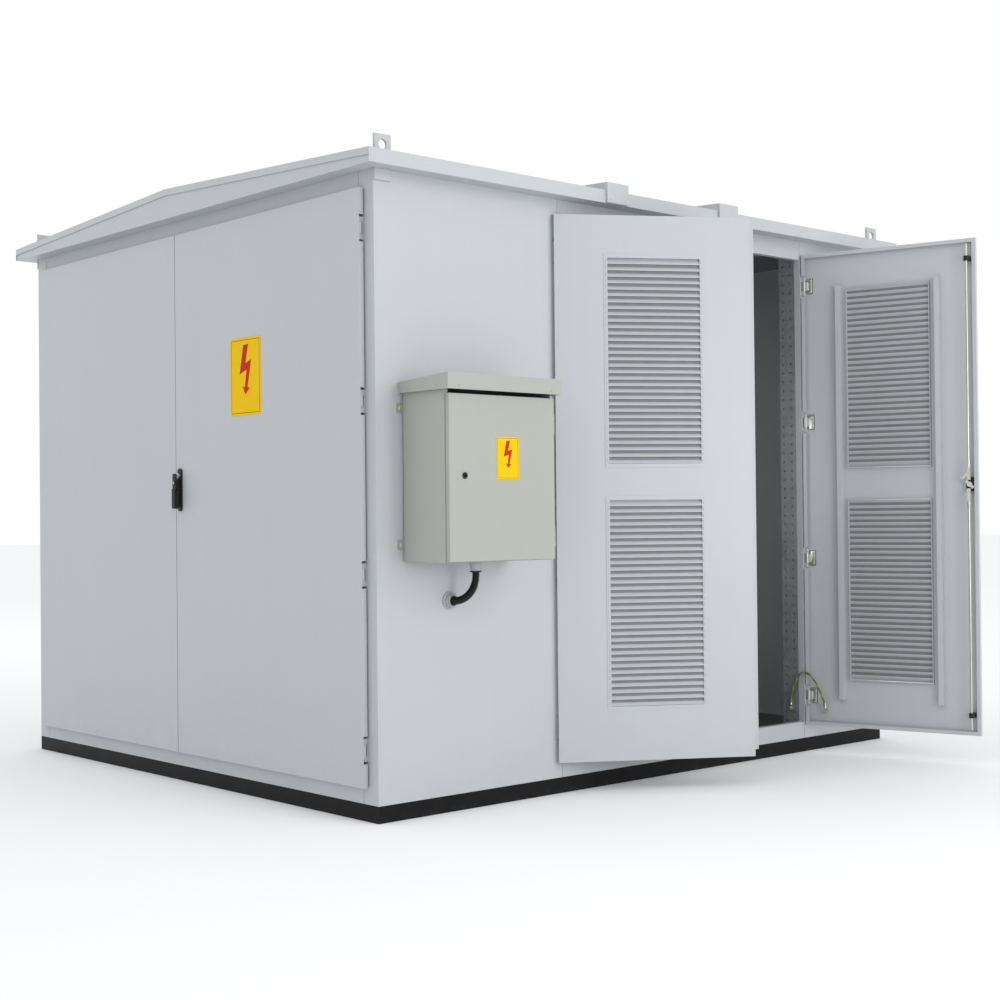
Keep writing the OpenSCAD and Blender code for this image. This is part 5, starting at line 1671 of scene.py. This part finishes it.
class KIOSK_OT_stage(bpy.types.Operator):
    """Sets the pale floor, the soft studio light and the camera"""

    bl_idname = "kiosk.stage"
    bl_label = "Stage"

    def execute(self, context):
        view = context.scene.kiosk_view
        scene = context.scene
        scene.view_settings.view_transform = "Standard"
        pale = Finish("stage_floor", (0.925, 0.925, 0.925), 0.9, Specular_IOR_Level=0.0)
        pale.set("Base Color", pale.shade(pale.noise(0.8, 3.0), 0.985, 1.01))
        mesh = bpy.data.meshes.new("stage_floor")
        r = 60.0
        mesh.from_pydata([(-r, -r, 0), (r, -r, 0), (r, r, 0), (-r, r, 0)], [], [(0, 1, 2, 3)])
        mesh.materials.append(pale.material)
        floor = bpy.data.objects.new("stage_floor", mesh)
        floor.location.z = CAD_LOW.z - 0.0005
        scene.collection.objects.link(floor)

        world = bpy.data.worlds.new("studio")
        scene.world = world
        world.use_nodes = True
        nodes, links = world.node_tree.nodes, world.node_tree.links
        nodes.clear()
        seen = nodes.new("ShaderNodeLightPath")
        mix = nodes.new("ShaderNodeMixShader")
        around = nodes.new("ShaderNodeBackground")
        around.inputs["Strength"].default_value = view.sky
        behind = nodes.new("ShaderNodeBackground")
        behind.inputs["Strength"].default_value = 1.0
        around.inputs["Color"].default_value = (0.97, 0.985, 1.0, 1)
        behind.inputs["Color"].default_value = (1, 1, 1, 1)
        out = nodes.new("ShaderNodeOutputWorld")
        links.new(seen.outputs["Is Camera Ray"], mix.inputs[0])
        links.new(around.outputs[0], mix.inputs[1])
        links.new(behind.outputs[0], mix.inputs[2])
        links.new(mix.outputs[0], out.inputs[0])

        centre = (CAD_LOW + CAD_HIGH) / 2
        for name, place, side, power in (
            ("key", (3.5, -11.0, 6.5), 6.0, view.key_power),
            ("fill", (-2.0, 9.5, 7.0), 6.0, view.key_power * 0.35),
            ("door", (-0.6, -6.5, 1.5), 1.6, view.key_power * 0.27),
            ("room", (-0.45, -0.95, 1.30), 0.5, view.key_power * 0.016),
        ):
            lamp = bpy.data.lights.new(name, "AREA")
            lamp.shape, lamp.size = "SQUARE", side
            lamp.energy = power
            shown = bpy.data.objects.new(name, lamp)
            shown.location = place
            aim = X if name == "room" else centre - Vector(place)
            shown.rotation_euler = aim.to_track_quat("-Z", "Y").to_euler()
            scene.collection.objects.link(shown)

        yaw, pitch, roll = (math.radians(a) for a in (view.heading, view.rise, view.roll))
        ahead = Vector((math.sin(yaw) * math.cos(pitch), math.cos(yaw) * math.cos(pitch), math.sin(pitch)))
        right = Vector((math.cos(yaw), -math.sin(yaw), 0))
        up = right.cross(ahead)
        a = math.cos(roll) * right + math.sin(roll) * up
        b = -math.sin(roll) * right + math.cos(roll) * up
        camera = bpy.data.cameras.new("camera")
        camera.lens, camera.sensor_width = view.lens, 36.0
        camera.clip_end = 200.0
        shown = bpy.data.objects.new("camera", camera)
        turn = Matrix((a, b, -ahead)).transposed().to_4x4()
        shown.matrix_world = Matrix.Translation(view.place) @ turn
        scene.collection.objects.link(shown)
        scene.camera = shown
        return {"FINISHED"}


class KIOSK_PT_panel(bpy.types.Panel):
    """The kiosk's sizes, colours and building steps"""

    bl_idname = "KIOSK_PT_panel"
    bl_label = "Kiosk substation"
    bl_space_type = "VIEW_3D"
    bl_region_type = "UI"
    bl_category = "Kiosk"

    def draw(self, context):
        for group in ("kiosk_colours", "kiosk_sizes", "kiosk_view"):
            held = getattr(context.scene, group)
            box = self.layout.box()
            for key in held.__annotations__:
                box.prop(held, key)
        for step in STEPS:
            self.layout.operator(step.bl_idname)


GROUPS = (
    (KioskColours, "kiosk_colours"),
    (KioskSizes, "kiosk_sizes"),
    (KioskView, "kiosk_view"),
)
STEPS = (
    KIOSK_OT_stage,
    KIOSK_OT_finishes,
    KIOSK_OT_plates,
    KIOSK_OT_handles,
    KIOSK_OT_conduit,
    KIOSK_OT_earth_lead,
    KIOSK_OT_louvre_tabs,
    KIOSK_OT_louvre_lips,
    KIOSK_OT_hinge_wings,
    KIOSK_OT_lock_links,
    KIOSK_OT_screws,
    KIOSK_OT_meter_box,
    KIOSK_OT_switchgear,
    KIOSK_OT_transformer,
)


def register():
    for group, name in GROUPS:
        bpy.utils.register_class(group)
        setattr(bpy.types.Scene, name, PointerProperty(type=group))
    for shown in (*STEPS, KIOSK_PT_panel):
        bpy.utils.register_class(shown)


def unregister():
    for shown in (KIOSK_PT_panel, *reversed(STEPS)):
        bpy.utils.unregister_class(shown)
    for group, name in reversed(GROUPS):
        delattr(bpy.types.Scene, name)
        bpy.utils.unregister_class(group)


def main():
    for stray in ("Cube", "Light", "Camera"):
        if stray in bpy.data.objects:
            bpy.data.objects.remove(bpy.data.objects[stray])
    register()
    for step in STEPS:
        area, name = step.bl_idname.split(".")
        if getattr(getattr(bpy.ops, area), name)() != {"FINISHED"}:
            raise RuntimeError(step.bl_label + " did not finish")


if __name__ == "__main__":
    main()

----------------------------------------

● INSTRUCTIONS TO FOLLOW
Copy every line verbatim.

● EXERCISE OUTPUT
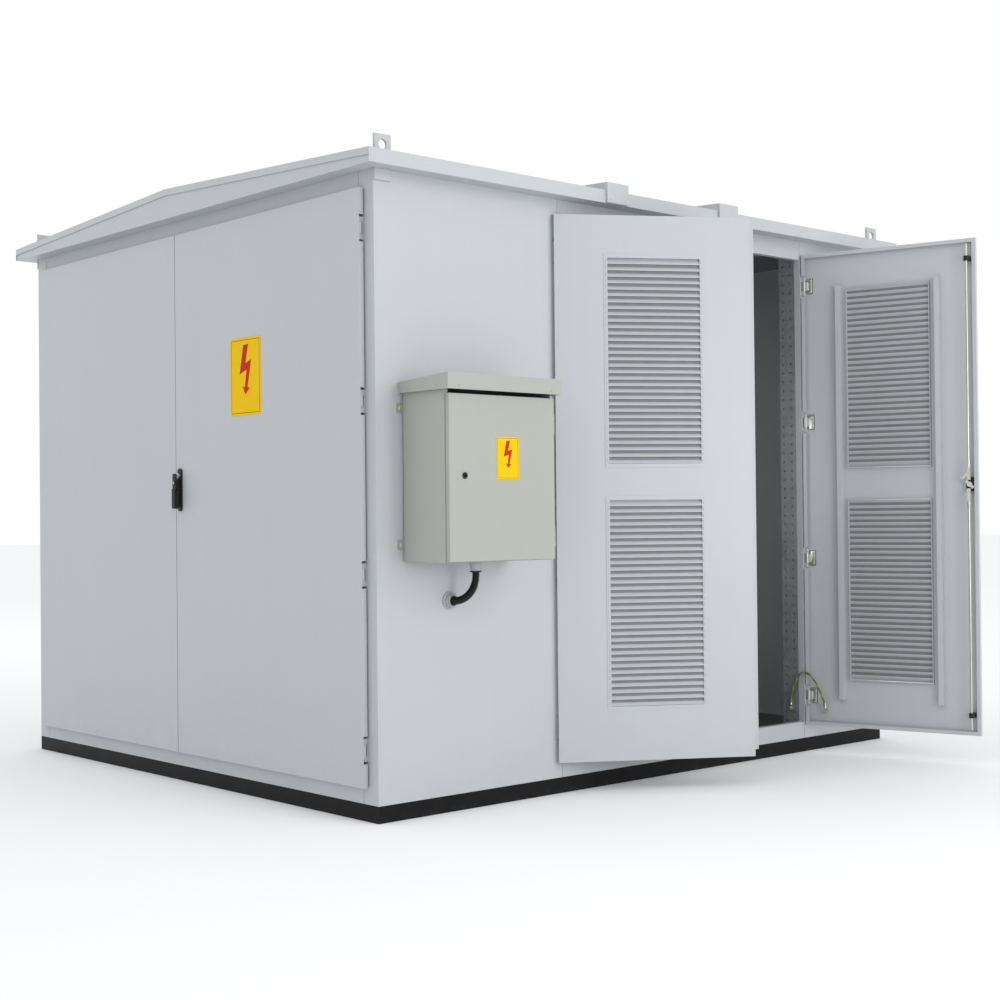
Keep writing the OpenSCAD and Blender code for this image. This is part 5, starting at line 1671 of scene.py. This part finishes it.
class KIOSK_OT_stage(bpy.types.Operator):
    """Sets the pale floor, the soft studio light and the camera"""

    bl_idname = "kiosk.stage"
    bl_label = "Stage"

    def execute(self, context):
        view = context.scene.kiosk_view
        scene = context.scene
        scene.view_settings.view_transform = "Standard"
        pale = Finish("stage_floor", (0.925, 0.925, 0.925), 0.9, Specular_IOR_Level=0.0)
        pale.set("Base Color", pale.shade(pale.noise(0.8, 3.0), 0.985, 1.01))
        mesh = bpy.data.meshes.new("stage_floor")
        r = 60.0
        mesh.from_pydata([(-r, -r, 0), (r, -r, 0), (r, r, 0), (-r, r, 0)], [], [(0, 1, 2, 3)])
        mesh.materials.append(pale.material)
        floor = bpy.data.objects.new("stage_floor", mesh)
        floor.location.z = CAD_LOW.z - 0.0005
        scene.collection.objects.link(floor)

        world = bpy.data.worlds.new("studio")
        scene.world = world
        world.use_nodes = True
        nodes, links = world.node_tree.nodes, world.node_tree.links
        nodes.clear()
        seen = nodes.new("ShaderNodeLightPath")
        mix = nodes.new("ShaderNodeMixShader")
        around = nodes.new("ShaderNodeBackground")
        around.inputs["Strength"].default_value = view.sky
        behind = nodes.new("ShaderNodeBackground")
        behind.inputs["Strength"].default_value = 1.0
        around.inputs["Color"].default_value = (0.97, 0.985, 1.0, 1)
        behind.inputs["Color"].default_value = (1, 1, 1, 1)
        out = nodes.new("ShaderNodeOutputWorld")
        links.new(seen.outputs["Is Camera Ray"], mix.inputs[0])
        links.new(around.outputs[0], mix.inputs[1])
        links.new(behind.outputs[0], mix.inputs[2])
        links.new(mix.outputs[0], out.inputs[0])

        centre = (CAD_LOW + CAD_HIGH) / 2
        for name, place, side, power in (
            ("key", (3.5, -11.0, 6.5), 6.0, view.key_power),
            ("fill", (-2.0, 9.5, 7.0), 6.0, view.key_power * 0.35),
            ("door", (-0.6, -6.5, 1.5), 1.6, view.key_power * 0.27),
            ("room", (-0.45, -0.95, 1.30), 0.5, view.key_power * 0.016),
        ):
            lamp = bpy.data.lights.new(name, "AREA")
            lamp.shape, lamp.size = "SQUARE", side
            lamp.energy = power
            shown = bpy.data.objects.new(name, lamp)
            shown.location = place
            aim = X if name == "room" else centre - Vector(place)
            shown.rotation_euler = aim.to_track_quat("-Z", "Y").to_euler()
            scene.collection.objects.link(shown)

        yaw, pitch, roll = (math.radians(a) for a in (view.heading, view.rise, view.roll))
        ahead = Vector((math.sin(yaw) * math.cos(pitch), math.cos(yaw) * math.cos(pitch), math.sin(pitch)))
        right = Vector((math.cos(yaw), -math.sin(yaw), 0))
        up = right.cross(ahead)
        a = math.cos(roll) * right + math.sin(roll) * up
        b = -math.sin(roll) * right + math.cos(roll) * up
        camera = bpy.data.cameras.new("camera")
        camera.lens, camera.sensor_width = view.lens, 36.0
        camera.clip_end = 200.0
        shown = bpy.data.objects.new("camera", camera)
        turn = Matrix((a, b, -ahead)).transposed().to_4x4()
        shown.matrix_world = Matrix.Translation(view.place) @ turn
        scene.collection.objects.link(shown)
        scene.camera = shown
        return {"FINISHED"}


class KIOSK_PT_panel(bpy.types.Panel):
    """The kiosk's sizes, colours and building steps"""

    bl_idname = "KIOSK_PT_panel"
    bl_label = "Kiosk substation"
    bl_space_type = "VIEW_3D"
    bl_region_type = "UI"
    bl_category = "Kiosk"

    def draw(self, context):
        for group in ("kiosk_colours", "kiosk_sizes", "kiosk_view"):
            held = getattr(context.scene, group)
            box = self.layout.box()
            for key in held.__annotations__:
                box.prop(held, key)
        for step in STEPS:
            self.layout.operator(step.bl_idname)


GROUPS = (
    (KioskColours, "kiosk_colours"),
    (KioskSizes, "kiosk_sizes"),
    (KioskView, "kiosk_view"),
)
STEPS = (
    KIOSK_OT_stage,
    KIOSK_OT_finishes,
    KIOSK_OT_plates,
    KIOSK_OT_handles,
    KIOSK_OT_conduit,
    KIOSK_OT_earth_lead,
    KIOSK_OT_louvre_tabs,
    KIOSK_OT_louvre_lips,
    KIOSK_OT_hinge_wings,
    KIOSK_OT_lock_links,
    KIOSK_OT_screws,
    KIOSK_OT_meter_box,
    KIOSK_OT_switchgear,
    KIOSK_OT_transformer,
)


def register():
    for group, name in GROUPS:
        bpy.utils.register_class(group)
        setattr(bpy.types.Scene, name, PointerProperty(type=group))
    for shown in (*STEPS, KIOSK_PT_panel):
        bpy.utils.register_class(shown)


def unregister():
    for shown in (KIOSK_PT_panel, *reversed(STEPS)):
        bpy.utils.unregister_class(shown)
    for group, name in reversed(GROUPS):
        delattr(bpy.types.Scene, name)
        bpy.utils.unregister_class(group)


def main():
    for stray in ("Cube", "Light", "Camera"):
        if stray in bpy.data.objects:
            bpy.data.objects.remove(bpy.data.objects[stray])
    register()
    for step in STEPS:
        area, name = step.bl_idname.split(".")
        if getattr(getattr(bpy.ops, area), name)() != {"FINISHED"}:
            raise RuntimeError(step.bl_label + " did not finish")


if __name__ == "__main__":
    main()